In other significant responses to the Taliban's decision, the US State Department cancelled meetings on key economic issues with the Taliban that were scheduled to take place in Qatar. The World Bank suspended four projects worth $600 million to be funded under the revamped Afghanistan Reconstruction Trust Fund (ARTF). These projects were aimed at improving education and health and agriculture, among other things, in Afghanistan. The Bank had earlier said that the projects had a “strong focus on ensuring that girls and women participate and benefit from the support”. After the Taliban decision, the World Bank asserted that the four projects will be considered for approval only “when the World Bank and international partners have a better understanding of the situation and confidence that the goals of the projects can be met”.

The widespread criticism of its decision does not seem to have impacted the Taliban much, as the group on 28 March implemented another regressive action that directly affected the human rights of Afghan women. After a meeting between representatives of the Taliban, two Afghan air companies, the State-owned Ariana Afghan Airlines and the private Kam Air, and Kabul airport immigration authorities, the Taliban ordered the airlines to stop women from boarding flights unless they were escorted by a “mahram”, or an adult male relative. A letter issued after this meeting by a senior Ariana Airlines official to his staff, a copy of which was obtained by AFP, stipulated that “No women are allowed to fly on any domestic or international flights without a male relative”. Subsequently, dozens of women who arrived at Kabul’s international airport to board domestic and international flights, including some overseas, were denied boarding because they were traveling without a male guardian.

Earlier, the Ministry for Promotion of Virtue and Prevention of Vice had ordered that men and women would not be allowed to visit parks in Kabul on the same days. A notification of the ministry, which is responsible for moral policing, said that women would henceforth be permitted to visit parks on Sundays, Mondays and Tuesdays, while the remaining days were reserved for men. Mohammad Yahya Aref, an official at the ministry, told AFP that “It is not the Islamic Emirate’s order but our God’s order that men and women who are strangers to each other should not gather at one place. This way women will be able to enjoy their time and freedom. No man will be there to trouble them”. He added that religious police were already implementing the order.
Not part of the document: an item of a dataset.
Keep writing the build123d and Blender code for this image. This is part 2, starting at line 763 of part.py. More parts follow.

While it is true that it is not women alone that have been at the receiving end of the Taliban’s fundamentalist policies, with male government employees not sporting beards or adhering to strict dress codes also being debarred from entering office and even being fired, journalists and activists being detained and harassed on flimsy grounds, and international media  broadcasts, including the BBC’s Pashto and Persian services, and foreign drama series being banned, it is without doubt the women of Afghanistan who are bearing the main brunt.
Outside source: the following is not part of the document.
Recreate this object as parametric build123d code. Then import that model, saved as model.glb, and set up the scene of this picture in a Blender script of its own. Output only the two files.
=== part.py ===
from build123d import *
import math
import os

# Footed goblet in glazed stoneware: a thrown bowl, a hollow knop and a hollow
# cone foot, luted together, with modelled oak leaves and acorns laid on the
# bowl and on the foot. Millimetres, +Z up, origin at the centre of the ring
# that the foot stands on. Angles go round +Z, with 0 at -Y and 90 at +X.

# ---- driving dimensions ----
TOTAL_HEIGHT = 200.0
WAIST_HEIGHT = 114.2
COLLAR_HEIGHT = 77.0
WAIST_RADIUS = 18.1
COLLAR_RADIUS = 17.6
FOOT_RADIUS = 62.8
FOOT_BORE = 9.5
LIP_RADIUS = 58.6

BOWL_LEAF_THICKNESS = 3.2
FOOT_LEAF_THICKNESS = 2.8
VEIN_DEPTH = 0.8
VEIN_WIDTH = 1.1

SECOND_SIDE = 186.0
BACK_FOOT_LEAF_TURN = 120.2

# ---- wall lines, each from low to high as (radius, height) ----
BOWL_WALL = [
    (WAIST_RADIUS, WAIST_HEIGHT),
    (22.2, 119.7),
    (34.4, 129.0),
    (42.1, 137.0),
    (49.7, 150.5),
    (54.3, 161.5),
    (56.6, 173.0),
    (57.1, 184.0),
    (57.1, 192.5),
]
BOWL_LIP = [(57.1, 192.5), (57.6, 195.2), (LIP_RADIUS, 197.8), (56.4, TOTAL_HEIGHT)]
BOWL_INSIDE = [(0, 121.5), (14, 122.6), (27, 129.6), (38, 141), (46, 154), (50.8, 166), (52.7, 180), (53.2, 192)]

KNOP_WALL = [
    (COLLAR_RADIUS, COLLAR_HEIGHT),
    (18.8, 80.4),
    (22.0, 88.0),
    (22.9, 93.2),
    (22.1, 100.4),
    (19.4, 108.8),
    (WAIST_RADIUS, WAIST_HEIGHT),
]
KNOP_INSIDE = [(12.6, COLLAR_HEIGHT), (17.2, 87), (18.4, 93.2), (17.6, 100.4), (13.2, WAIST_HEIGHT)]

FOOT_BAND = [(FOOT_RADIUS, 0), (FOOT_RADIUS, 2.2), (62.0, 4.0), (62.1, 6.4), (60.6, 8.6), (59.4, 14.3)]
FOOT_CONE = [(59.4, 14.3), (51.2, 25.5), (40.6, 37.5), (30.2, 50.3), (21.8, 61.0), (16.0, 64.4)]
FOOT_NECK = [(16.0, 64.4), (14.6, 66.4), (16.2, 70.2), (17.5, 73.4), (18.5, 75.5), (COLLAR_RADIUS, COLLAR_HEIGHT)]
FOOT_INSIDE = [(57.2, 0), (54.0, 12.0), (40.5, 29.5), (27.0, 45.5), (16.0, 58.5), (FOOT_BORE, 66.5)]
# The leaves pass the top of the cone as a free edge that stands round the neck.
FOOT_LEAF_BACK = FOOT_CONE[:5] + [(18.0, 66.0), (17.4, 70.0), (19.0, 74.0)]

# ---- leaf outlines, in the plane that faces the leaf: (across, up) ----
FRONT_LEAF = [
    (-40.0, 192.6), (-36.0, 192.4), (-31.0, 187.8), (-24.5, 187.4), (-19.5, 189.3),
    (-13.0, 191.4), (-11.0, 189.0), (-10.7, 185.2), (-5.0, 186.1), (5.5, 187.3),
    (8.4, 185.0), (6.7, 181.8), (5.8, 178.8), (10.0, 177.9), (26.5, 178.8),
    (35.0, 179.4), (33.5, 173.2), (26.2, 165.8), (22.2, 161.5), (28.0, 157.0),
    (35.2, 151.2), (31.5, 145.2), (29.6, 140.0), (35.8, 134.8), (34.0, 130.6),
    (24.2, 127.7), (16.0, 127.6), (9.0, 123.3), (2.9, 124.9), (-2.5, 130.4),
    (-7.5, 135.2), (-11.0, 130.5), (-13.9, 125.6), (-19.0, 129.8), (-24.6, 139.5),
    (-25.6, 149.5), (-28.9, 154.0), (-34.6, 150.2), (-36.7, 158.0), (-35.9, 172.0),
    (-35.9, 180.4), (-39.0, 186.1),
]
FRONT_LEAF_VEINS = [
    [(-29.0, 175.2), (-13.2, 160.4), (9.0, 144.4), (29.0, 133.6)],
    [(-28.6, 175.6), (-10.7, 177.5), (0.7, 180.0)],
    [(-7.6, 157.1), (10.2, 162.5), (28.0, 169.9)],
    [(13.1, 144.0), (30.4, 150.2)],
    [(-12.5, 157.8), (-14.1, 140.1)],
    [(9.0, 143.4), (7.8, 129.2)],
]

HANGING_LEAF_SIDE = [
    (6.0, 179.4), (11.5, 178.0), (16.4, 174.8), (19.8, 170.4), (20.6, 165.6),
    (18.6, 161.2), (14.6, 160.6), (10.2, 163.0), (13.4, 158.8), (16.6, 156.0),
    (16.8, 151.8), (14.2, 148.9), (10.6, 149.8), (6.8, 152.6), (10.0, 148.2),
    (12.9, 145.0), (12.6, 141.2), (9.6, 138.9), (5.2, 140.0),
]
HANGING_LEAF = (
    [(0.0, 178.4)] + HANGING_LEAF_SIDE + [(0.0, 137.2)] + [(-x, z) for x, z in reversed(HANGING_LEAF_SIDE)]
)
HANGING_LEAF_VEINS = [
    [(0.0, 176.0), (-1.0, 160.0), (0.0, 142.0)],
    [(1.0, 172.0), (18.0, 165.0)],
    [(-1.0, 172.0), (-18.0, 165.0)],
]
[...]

As to why these regressive measures are being enforced at this juncture, a 28 March report in The Associated Press revealed that “According to a senior Taliban official and Afghans familiar with the Taliban’s leadership, the push to return to the past — which resulted in the edicts — emerged from a three-day meeting last week in the southern city of Kandahar, the birthplace of the Taliban. They say the edicts stem from the demands of the Taliban's hardline supreme leader, Haibatullah Akhundzada, who is apparently trying to steer the country back to the late 1990s, when the Taliban had banned women from education and public spaces, and outlawed music, television and many sports… Akhundzada has modelled himself on Mullah Omar, preferring to stay in remote Kandahar, far from the eyes of the public, rather than rule from the Afghan capital of Kabul. He also adheres to Pashtun tribal mores — traditions where women are hidden away and girls are married off at puberty. Akhunzada ran a madrassa, or a religious school, in Pakistan's border regions before his 2016 rise as the new Taliban leader. Those with knowledge of Akhunzada say he is unconcerned about international outrage over the latest restrictive Taliban edicts and about the growing discontent and complaints from Afghans, who have become increasingly outspoken. It was Akhunzada who reportedly vetoed the opening of schools to girls after the sixth grade as the Taliban had promised to do in late March, at the start of the new schoolyear”.
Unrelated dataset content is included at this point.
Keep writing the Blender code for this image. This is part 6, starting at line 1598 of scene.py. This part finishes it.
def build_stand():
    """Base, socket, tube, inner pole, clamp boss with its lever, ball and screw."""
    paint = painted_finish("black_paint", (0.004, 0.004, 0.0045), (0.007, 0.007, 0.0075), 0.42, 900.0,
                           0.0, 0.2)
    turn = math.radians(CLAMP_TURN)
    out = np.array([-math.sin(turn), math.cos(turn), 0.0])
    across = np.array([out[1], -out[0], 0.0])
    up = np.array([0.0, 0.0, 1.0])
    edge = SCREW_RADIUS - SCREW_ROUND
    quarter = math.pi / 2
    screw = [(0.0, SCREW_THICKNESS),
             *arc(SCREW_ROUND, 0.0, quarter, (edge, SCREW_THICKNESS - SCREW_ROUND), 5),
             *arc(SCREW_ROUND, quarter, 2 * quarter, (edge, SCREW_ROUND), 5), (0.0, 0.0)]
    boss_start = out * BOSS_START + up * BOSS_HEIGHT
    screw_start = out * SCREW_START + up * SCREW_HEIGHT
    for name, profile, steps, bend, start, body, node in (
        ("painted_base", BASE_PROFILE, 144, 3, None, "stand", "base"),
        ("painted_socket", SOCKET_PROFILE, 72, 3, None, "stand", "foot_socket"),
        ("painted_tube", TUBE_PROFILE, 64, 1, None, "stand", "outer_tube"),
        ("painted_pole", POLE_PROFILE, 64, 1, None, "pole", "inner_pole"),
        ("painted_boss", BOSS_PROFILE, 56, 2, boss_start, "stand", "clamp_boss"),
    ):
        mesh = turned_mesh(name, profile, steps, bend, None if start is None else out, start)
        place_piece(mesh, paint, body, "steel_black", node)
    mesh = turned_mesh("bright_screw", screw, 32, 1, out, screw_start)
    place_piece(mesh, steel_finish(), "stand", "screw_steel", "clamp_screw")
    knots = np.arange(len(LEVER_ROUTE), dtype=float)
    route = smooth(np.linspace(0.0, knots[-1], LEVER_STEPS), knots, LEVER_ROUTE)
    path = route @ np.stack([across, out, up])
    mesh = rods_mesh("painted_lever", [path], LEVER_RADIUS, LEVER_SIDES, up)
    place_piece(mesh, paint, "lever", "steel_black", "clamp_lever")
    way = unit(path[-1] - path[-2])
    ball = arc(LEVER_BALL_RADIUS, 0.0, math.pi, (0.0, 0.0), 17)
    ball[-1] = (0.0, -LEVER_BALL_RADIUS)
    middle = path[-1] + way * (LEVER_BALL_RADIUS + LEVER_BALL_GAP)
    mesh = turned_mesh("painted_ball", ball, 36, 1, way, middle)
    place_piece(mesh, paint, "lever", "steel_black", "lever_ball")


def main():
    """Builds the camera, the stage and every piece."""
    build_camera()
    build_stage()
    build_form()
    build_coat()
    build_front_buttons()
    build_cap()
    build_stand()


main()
As the atrocities against women in Afghanistan increase in scale and scope, the words of Michelle Bachelet, the UN High Commissioner for Human Rights, in her speech on Women's Rights in Afghanistan made on the occasion of International Women's Day last month ring true. She had said that Afghan women were often portrayed in the international fora and media as victims, but in reality they were “not passive bystanders”.  She added, “In fact, Afghan women have – in the face of war, extreme poverty and unspeakable violence and discrimination – been working tirelessly to protect and provide for their families and communities”. She argued that for Afghanistan to find peace and progress, Afghan women should be active agents for change and be given the space to lead peacebuilding, humanitarian, and development processes. “Girls should be able to go to school and university and be empowered to contribute robustly to the future of their country. Women should be visibly represented in the police force, in courts of law, in government and in the private sector – indeed in every sphere of civic and public life”. However, as true and pertinent as every word that she said was, the tragedy of the present situation unfolding in Afghanistan is that the ground realities are moving in a direction that is exactly the opposite.

The Russian invasion of Ukraine is today at the center of the international focus, as it rightly ought to be, but to forget the plight of Afghan girls and women who have over two decades been enabled and empowered to express their true productive selves would be no less of a crime.